2. The military establishment and the CIA will obey whatever orders the president issues to them, including orders to kill people. Although soldiers and CIA officials take an oath to support and defend the Constitution, in reality their oath a sham. Their loyalty is to the president — their commander in chief. As we have seen in those high-seas killings, the military will ignore the Fifth Amendment and blindly kill on orders. Perhaps it’s worth mentioning that German soldiers and German officials had the same mindset of blind loyalty to their Führer.
3. There is now nothing the federal judiciary will do to enforce the Fifth Amendment against the president and the national-security establishment, even though that is its responsibility under the Constitution. It has gone silent in the face of this omnipotent power to kill. That’s because the judiciary recognizes the overwhelming power of the national-security establishment — i.e., the Pentagon, the enormous standing army, the vast military-industrial complex, the CIA, and the NSA — within the federal governmental structure.
In other words, ever since the federal government was converted from America’s founding governmental system of a limited-government republic to a national-security state form of governmental structure after World War II, the judiciary has deferred to the overwhelming power of the national-security establishment.
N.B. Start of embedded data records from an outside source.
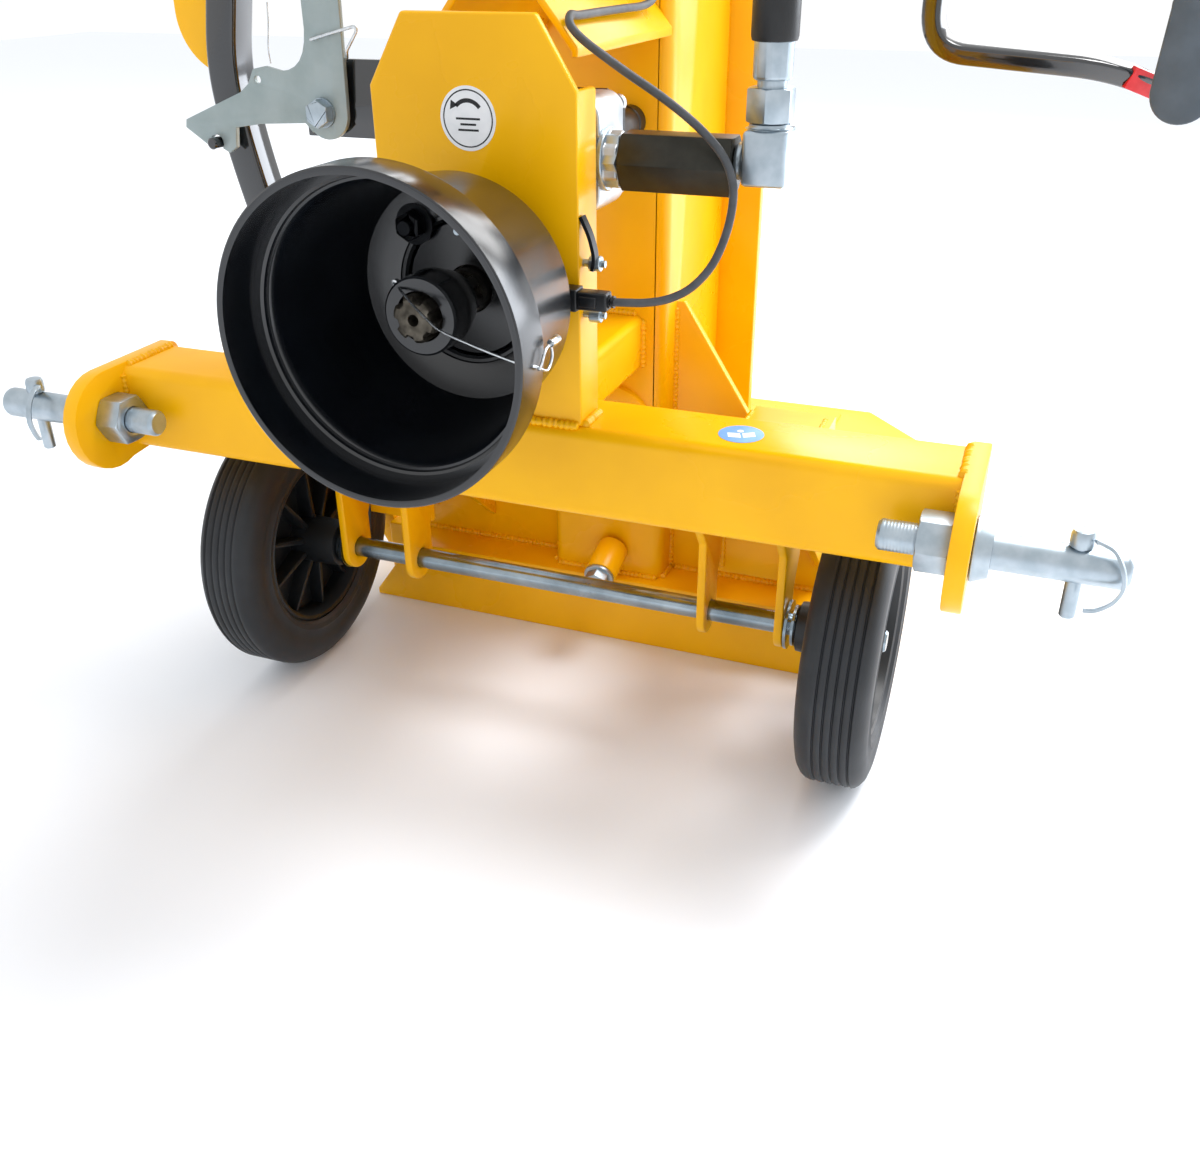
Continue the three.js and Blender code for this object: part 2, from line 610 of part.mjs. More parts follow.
// Forged elbow: a square-sided body turning from the adapter up to the hose.
function elbow() {
  const x = PORT.elbow;
  const block = box(PORT.end + 8, portY - 17, PORT.z - 12, x + 17, portY + 17, PORT.z + 28);
  const neck = rod(14, PORT.end + GAP, PORT.end + 10, "x", 16).translate(0, portY, PORT.z + 4);
  const collar = rod(15, PORT.z + 27, PORT.z + 32, "z", 20).translate(x, portY, 0);
  return join(block, neck, collar);
}
piece("elbow_fitting", elbow(), ZINC());
function hoseEnd() {
  const nut = hexagon(32, PORT.z + 32.3, PORT.z + 56, "z");
  const neck = rod(11, PORT.z + 55, PORT.z + 62, "z", 18);
  const ferrule = rod(15, PORT.z + 61, PORT.z + 104, "z", 20);
  return join(nut, neck, ferrule).translate(PORT.elbow, portY, 0);
}

const hoseRoute = [
  V(PORT.elbow, portY, PORT.z + 100), V(PORT.elbow, portY, 720), V(PORT.elbow + 2, portY, 800),
  V(PORT.elbow, portY + 4, 880), V(196, portY + 20, 950), V(176, portY + 60, 1005), V(148, portY + 120, 1042),
  V(112, VALVE.portY - 3, VALVE.portZ), V(102, VALVE.portY, VALVE.portZ),
  V(VALVE.half + 22.3, VALVE.portY, VALVE.portZ),
];
piece("pressure_hose", join(bar(circle(13, 10), curve(hoseRoute, 28)), hoseEnd()), BLACK());

// ---------- control valve and tank fittings ----------
const SPOOL = { x: -30, y: -118 };
const PORTS = [-2, 38];
function valveBody() {
  const block = box(-VALVE.half, VALVE.y, VALVE.z0, VALVE.half, COLUMN.front - GAP, VALVE.z1);
  const { half, z0, z1, portY, portZ } = VALVE;
  const inlet = hexagon(30, half - 1, half + 22, "x").translate(0, portY, portZ);
  const bore = rod(10.4, z0 - 1, z1 + 1, "z", 18).translate(SPOOL.x, SPOOL.y, 0);
  const ports = PORTS.map((x) => hexagon(26, z1 - 1, z1 + 18, "z").translate(x, portY, 0));
  return cut(join(block, inlet, ...ports), bore);
}
piece("valve_body", valveBody(), BLACK());
piece(
  "valve_spool",
  join(rod(10, VALVE.z0 - 22, VALVE.z1 + 14, "z", 18), rod(6, VALVE.z0 - 40, VALVE.z0 - 21, "z", 12))
    .translate(SPOOL.x, SPOOL.y, 0),
  CHROME(),
);
// Rocker under the spool, pulled by the rods of both control arms.
function rocker() {
  const tab = VALVE.z0 - 40 - GAP;
  const face = outline([
    [-120, 950], [-112, 936], [112, 936], [120, 950], [60, 964], [SPOOL.x + 12, 964], [SPOOL.x + 8, tab],
    [SPOOL.x - 8, tab], [SPOOL.x - 12, 964], [-60, 964],
  ]);
  return alongY(face, SPOOL.y - 3, 6);
}
piece("valve_rocker", rocker(), ZINC());

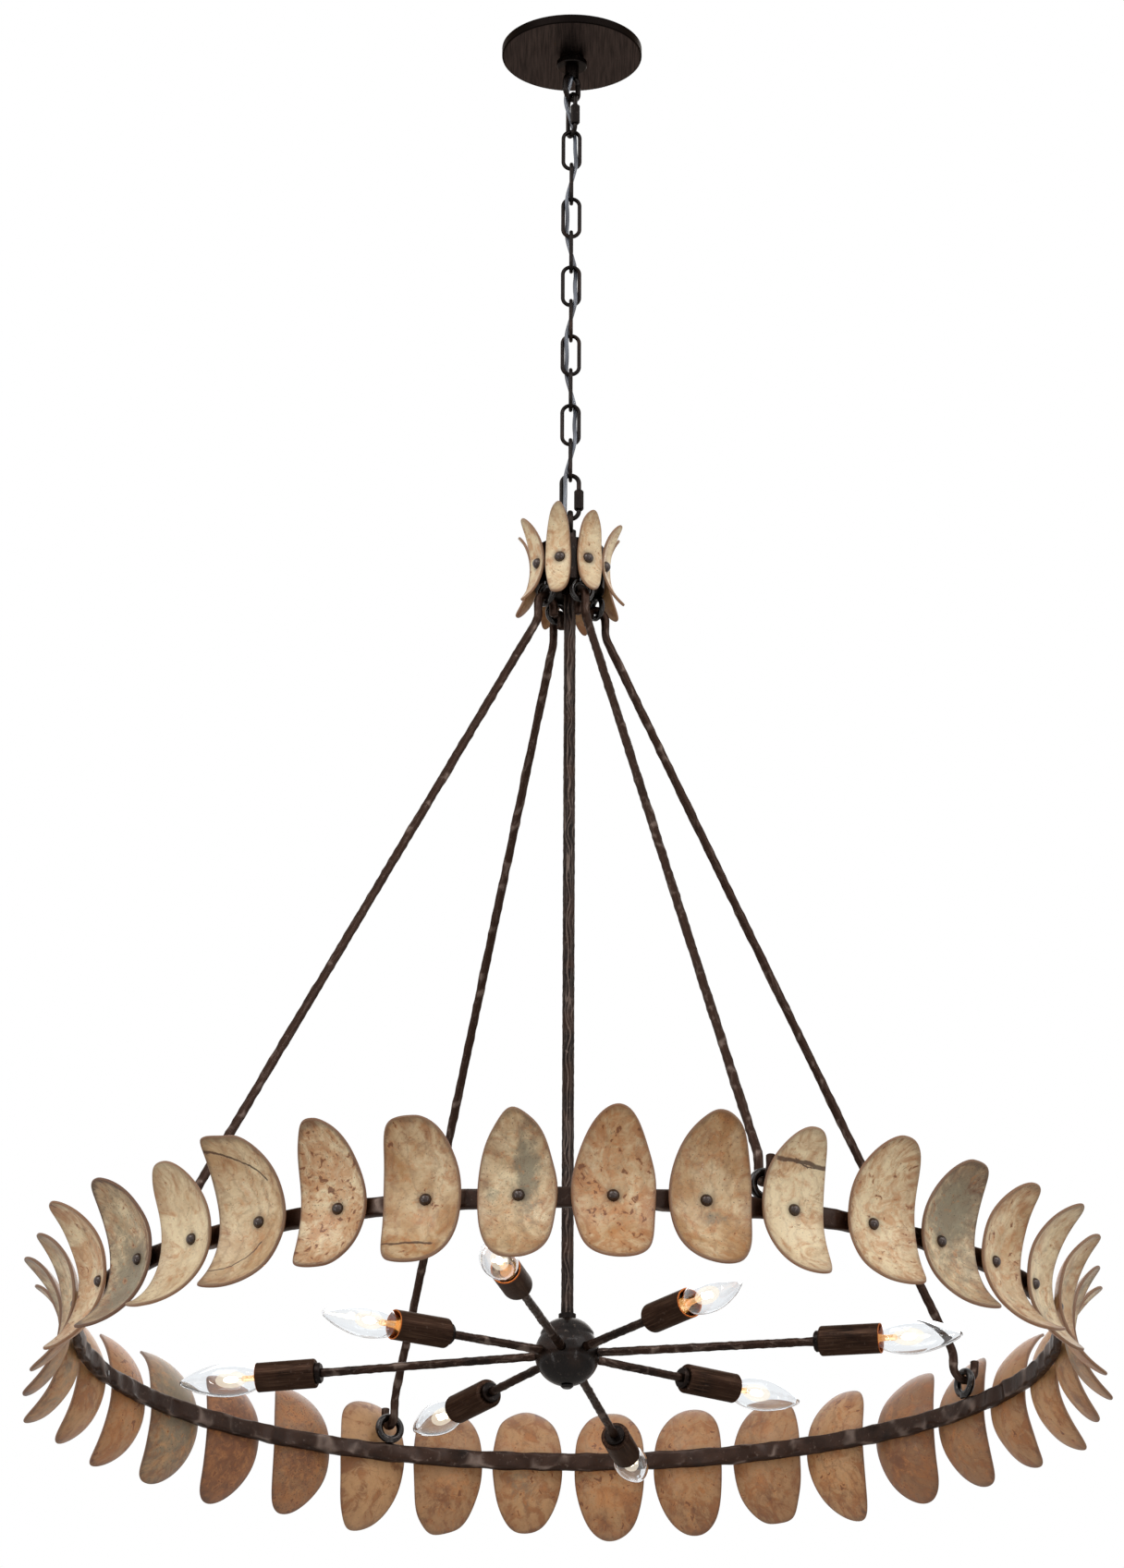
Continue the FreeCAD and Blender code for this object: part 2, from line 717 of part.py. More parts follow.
def ring_bar():
    inner = ring_radius - ring_thickness / 2
    outer = ring_radius + ring_thickness / 2
    section = spun([(inner, ring_level - ring_height / 2), (outer, ring_level - ring_height / 2),
                    (outer, ring_top), (inner, ring_top)])
    bar = section.makeFillet(ring_corner, [edge for edge in section.Edges if edge.Closed])
    start = V(inner + rivet_blind, 0, ring_level)
    bore = Part.makeCylinder(shell_hole / 2, ring_thickness, start, V(1, 0, 0))
    holes = [turned(bore, ring_place(index)) for index in range(shell_count)]
    return bar.cut(Part.makeCompound(holes))


def ring_shells():
    seat = ring_radius + ring_thickness / 2 + seat_play
    shells = []
    for index, shares in enumerate(shell_shares):
        shell = curved_shell(shares, shell_width, shell_half_height, shell_ball, shell_thickness)
        shells.append(set_out(shell, seat, ring_level, ring_place(index)))
    return shells


def ring_rivets():
    seat = ring_radius + ring_thickness / 2 + seat_play
    head = head_seat(shell_ball, shell_thickness)
    length = head + seat_play + ring_thickness - rivet_blind - seat_play
    pin = rivet(head, length)
    return [set_out(pin, seat, ring_level, ring_place(index)) for index in range(shell_count)]


def crown_shells():
    seat = cup_radius + seat_play
    shells = []
    for index, shares in enumerate(crown_shares):
        shell = curved_shell(shares, crown_width, crown_half_height, crown_ball, crown_thickness)
        shells.append(set_out(shell, seat, crown_level, crown_first + index * 360.0 / crown_count))
    return shells


def crown_rivets():
    seat = cup_radius + seat_play
    head = head_seat(crown_ball, crown_thickness)
    pin = rivet(head, head + seat_play + cup_wall)
    return [set_out(pin, seat, crown_level, crown_first + index * 360.0 / crown_count)
            for index in range(crown_count)]


# Stem and ball

def stem():
    return tube(stem_diameter, stem_bore, stem_foot - stem_reach, cup_foot + cup_wall + stem_reach)


def stem_collars():
    bore = stem_diameter + 2 * running_play
    upper = tube(stem_collar_diameter, bore, cup_foot - stem_collar_height, cup_foot)
    lower = tube(stem_collar_diameter, bore, stem_foot, stem_foot + stem_collar_height)
    return [upper, lower]


def stem_nut():
    low = cup_foot + cup_wall
    hole = tube(stem_diameter + 2 * running_play, 0, low - cut_past, low + nut_height + cut_past)
    return hexagon(hub_nut_width, low, low + nut_height).cut(hole)


def ball_bowl(arms):
    """The round body, open above its rim, with a hole for each arm."""
    rim = math.sqrt(ball_radius ** 2 - ball_rim_radius ** 2)
    whole = Part.makeSphere(ball_radius, V(0, 0, ball_level))
    hollow = Part.makeSphere(ball_radius - ball_wall, V(0, 0, ball_level))
    above = Part.makeCylinder(ball_radius * 2, ball_radius, V(0, 0, ball_level + rim))
    hole = tube(finial_diameter / 2 + 2 * running_play, 0, ball_level - ball_radius * 2, ball_level)
    return whole.cut(Part.makeCompound([hollow, above, hole])).cut(Part.makeCompound(arms))


def ball_lid():
    """A shallow dome with an upright edge, carried on the bowl's rim."""
    rim = ball_level + math.sqrt(ball_radius ** 2 - ball_rim_radius ** 2)
    shoulder = rim + ball_lid_edge
    top = stem_foot
    wall = ball_wall
    half = (ball_rim_radius + ball_top_flat) / 2
    bulge = (top - shoulder) * ball_lid_bulge_share
    inner = ball_rim_radius - wall
    low = top - wall
    edges = [Part.LineSegment(V(inner, 0, rim), V(ball_rim_radius, 0, rim)).toShape(),
             Part.LineSegment(V(ball_rim_radius, 0, rim), V(ball_rim_radius, 0, shoulder)).toShape(),
             Part.Arc(V(ball_rim_radius, 0, shoulder), V(half, 0, shoulder + bulge),
                      V(ball_top_flat, 0, top)).toShape(),
             Part.LineSegment(V(ball_top_flat, 0, top), V(0, 0, top)).toShape(),
             Part.LineSegment(V(0, 0, top), V(0, 0, low)).toShape(),
             Part.LineSegment(V(0, 0, low), V(ball_top_flat, 0, low)).toShape(),
             Part.Arc(V(ball_top_flat, 0, low), V(half - wall / 2, 0, shoulder + bulge - wall),
                      V(inner, 0, shoulder)).toShape(),
             Part.LineSegment(V(inner, 0, shoulder), V(inner, 0, rim)).toShape()]
    hole = tube(stem_diameter + 2 * running_play, 0, rim, top + cut_past)
    return spun_edges(edges).cut(hole)


def ball_finial():
    """A low round-headed cap screw in the bottom of the ball."""
    foot = ball_level - ball_radius
    shank = finial_diameter / 4
    seat = ball_level - math.sqrt(ball_radius ** 2 - (finial_diameter / 2) ** 2)
    return spun([(0, foot - finial_height), (finial_diameter / 3, foot - finial_height),
                 (finial_diameter / 2, foot - finial_height / 3), (finial_diameter / 2, foot - seat_play),
                 (shank, foot - seat_play), (shank, seat + ball_wall * 2), (0, seat + ball_wall * 2)])


# Lamps, modelled along +Z from the ball's centre and then laid out

def lamp_reach(index):
    return long_arm if index % 2 == 0 else short_arm


def laid_out(shape, index):
    """Lay a lamp piece along its arm's bearing, with the arm's own droop."""
    copy = shape.copy()
    copy.rotate(CENTRE, V(0, 1, 0), 90.0 - arm_droops[index])
    return lifted(turned(copy, arm_turns[index]), ball_level)


def arm(reach):
    return tube(arm_diameter, arm_bore, ball_radius - ball_wall, reach + holder_start - seat_play)


def socket_cover(reach):
    outer = cover_diameter / 2
    hole = arm_diameter / 2 + seat_play
    mouth = reach + cover_length
    body = spun([(hole, reach), (outer - cover_wall, reach), (outer, reach + cover_wall), (outer, mouth),
                 (outer - cover_wall, mouth), (outer - cover_wall, reach + cover_wall * 2),
                 (hole, reach + cover_wall * 2)])
    return body


def arm_nut(reach):
    hole = arm_diameter / 2 + running_play
    outer = arm_nut_diameter / 2
    low = reach - arm_nut_height
    return spun([(hole, low), (outer - cover_wall, low), (outer, low + cover_wall),
                 (outer, reach), (hole, reach)])


def lampholder(reach):
    low = reach + holder_start
    high = low + holder_length
    bore = bulb_cap_diameter / 2 + seat_play
    floor = high - holder_bore_depth
    return spun([(0, low), (holder_diameter / 2, low), (holder_diameter / 2, high), (bore, high),
                 (bore, floor), (0, floor)])


def bulb(reach):
    """A pointed clear lamp: a hollow glass body on a threaded cap."""
    mouth = reach + cover_length
    cap_high = reach + holder_start + holder_length + 2 * seat_play
    cap_low = cap_high - holder_bore_depth
    belly = mouth + bulb_reach * bulb_belly_share
    tip = mouth + bulb_reach
    widest = bulb_glass / 2

    def wall(inset):
        neck = V(bulb_neck / 2 - inset, 0, cap_high + inset)
        throat = V(bulb_neck_at_mouth / 2 - inset, 0, mouth)
        side = V(widest - inset, 0, belly)
        taper = V(widest * bulb_taper_share - inset, 0, belly + (tip - belly) * bulb_taper_share)
        point = V(bulb_tip / 2, 0, tip - inset)
        curve = Part.BSplineCurve()
        curve.interpolate([neck, throat, side, taper, point])
        return curve.toShape(), neck, point

    outer, neck, point = wall(0.0)
    inner, inner_neck, inner_point = wall(bulb_glass_wall)
    base = Part.LineSegment(neck, inner_neck).toShape()
    nib = Part.LineSegment(point, inner_point).toShape()
    glass = Part.Face(Part.Wire([outer, nib, inner, base])).revolve(CENTRE, UP, 360)
    seal = tube(bulb_tip, 0, tip - bulb_glass_wall, tip)
    cap = spun([(0, cap_low), (bulb_cap_diameter / 4, cap_low),
                (bulb_cap_diameter / 2, cap_low + bulb_cap_taper),
                (bulb_cap_diameter / 2, cap_high), (bulb_neck / 2, cap_high),
                (bulb_neck / 2 - bulb_glass_wall, cap_high + bulb_glass_wall),
                (0, cap_high + bulb_glass_wall)])
    return fused([glass, seal, cap])


def main():
    os.makedirs("parts", exist_ok=True)
    export("crossbar", crossbar())
    export("nipple", nipple())
    export("nipple_nuts", nipple_nuts())
    export("earth_screw", earth_screw())
    export("canopy", canopy())
    export("canopy_collar", canopy_collar())
    export("ceiling_loop", ceiling_loop())

    for name, bearing, foot in (("upper", upper_quick_bearing, upper_quick_foot),
                                ("lower", lower_quick_bearing, lower_quick_foot)):
        export(name + "_quick_link", place_link(quick_link(), bearing, foot))
        export(name + "_sleeve", place_link(quick_sleeve(), bearing, foot))
    for index in range(link_count):
        export("chain_link_%02d" % (index + 1), chain_link(index))
    export("supply_cable", supply_cable())

    export("hub_loop", hub_loop())
    export("hub_nuts", hub_nuts())
    export("crown_lid", crown_lid())
    export("crown_cup", crown_cup())
    export("crown_eyes", crown_eyes())
    export("crown_shells", crown_shells())
    export("crown_rivets", crown_rivets())

    straight = rod()
    for number, bearing in enumerate(rod_turns):
        export("rod_%d" % (number + 1), turned(straight, bearing))

    bar = ring_bar()
    export("ring_bar", bar)
    export("ring_eyes", ring_eyes(bar))
    shells = ring_shells()
    share = shell_count // shell_node_count
    for group in range(shell_node_count):
        export("ring_shells_%d" % (group + 1), shells[group * share:(group + 1) * share])
    export("ring_rivets", ring_rivets())

    export("stem", stem())
    export("stem_collars", stem_collars())
    export("stem_nut", stem_nut())
    reaches = [lamp_reach(index) for index in range(arm_count)]
    holes = [laid_out(tube(arm_diameter + 2 * running_play, 0, ball_radius / 2, ball_radius * 2), index)
             for index in range(arm_count)]
    export("ball_bowl", ball_bowl(holes))
    export("ball_lid", ball_lid())
    export("ball_finial", ball_finial())
    arms = [laid_out(arm(reach), index) for index, reach in enumerate(reaches)]
    export("long_arms", arms[0::2])
    export("short_arms", arms[1::2])
    for name, make in (("socket_covers", socket_cover), ("arm_nuts", arm_nut),
                       ("lampholders", lampholder)):
        export(name, [laid_out(make(reach), index) for index, reach in enumerate(reaches)])
    for index, reach in enumerate(reaches):
        export("bulb_%d" % (index + 1), laid_out(bulb(reach), index))


main()
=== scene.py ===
"""Shell-ring chandelier, dressed over its packed frame.

Every piece is a surface worked out on a grid of two parameters, in metres, in the frame's own
axes: Z up, the viewer at -Y, the origin in the middle of the ceiling plate. Bearings are degrees
about Z from the side that faces the viewer, growing towards +X.
"""
import math

import bmesh
import bpy
import numpy as np
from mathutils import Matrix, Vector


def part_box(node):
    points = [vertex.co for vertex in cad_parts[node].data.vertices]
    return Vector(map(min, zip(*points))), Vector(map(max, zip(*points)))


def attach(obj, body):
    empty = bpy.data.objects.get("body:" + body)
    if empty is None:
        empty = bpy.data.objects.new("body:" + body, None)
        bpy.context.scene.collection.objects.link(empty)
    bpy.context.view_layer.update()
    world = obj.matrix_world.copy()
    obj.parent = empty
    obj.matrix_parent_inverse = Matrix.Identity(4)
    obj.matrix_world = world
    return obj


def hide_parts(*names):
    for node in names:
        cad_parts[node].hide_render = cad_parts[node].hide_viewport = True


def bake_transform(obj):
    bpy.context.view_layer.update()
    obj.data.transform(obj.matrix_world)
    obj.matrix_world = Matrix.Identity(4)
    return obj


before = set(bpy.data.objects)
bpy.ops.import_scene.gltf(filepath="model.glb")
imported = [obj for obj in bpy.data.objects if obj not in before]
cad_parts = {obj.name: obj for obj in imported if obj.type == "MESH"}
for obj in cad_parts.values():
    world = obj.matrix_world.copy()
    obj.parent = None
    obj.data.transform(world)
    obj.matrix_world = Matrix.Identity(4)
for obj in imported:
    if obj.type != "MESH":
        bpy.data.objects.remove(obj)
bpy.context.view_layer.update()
ring_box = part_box("ring_bar")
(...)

This is because the judiciary knows, as a practical matter, that it lacks the power to enforce its orders and judgments against what has become a fourth branch of the federal government — the national-security branch — the most powerful branch.
And so it is that Americans now live under a system in which their ruler and his vast, powerful, and extremely loyal military-intelligence forces, who are more than willing to blindly obey his orders, wield the omnipotent power to kill anyone they want — just like German citizens who were living under the same type of governmental system in the 1930s and early 1940s.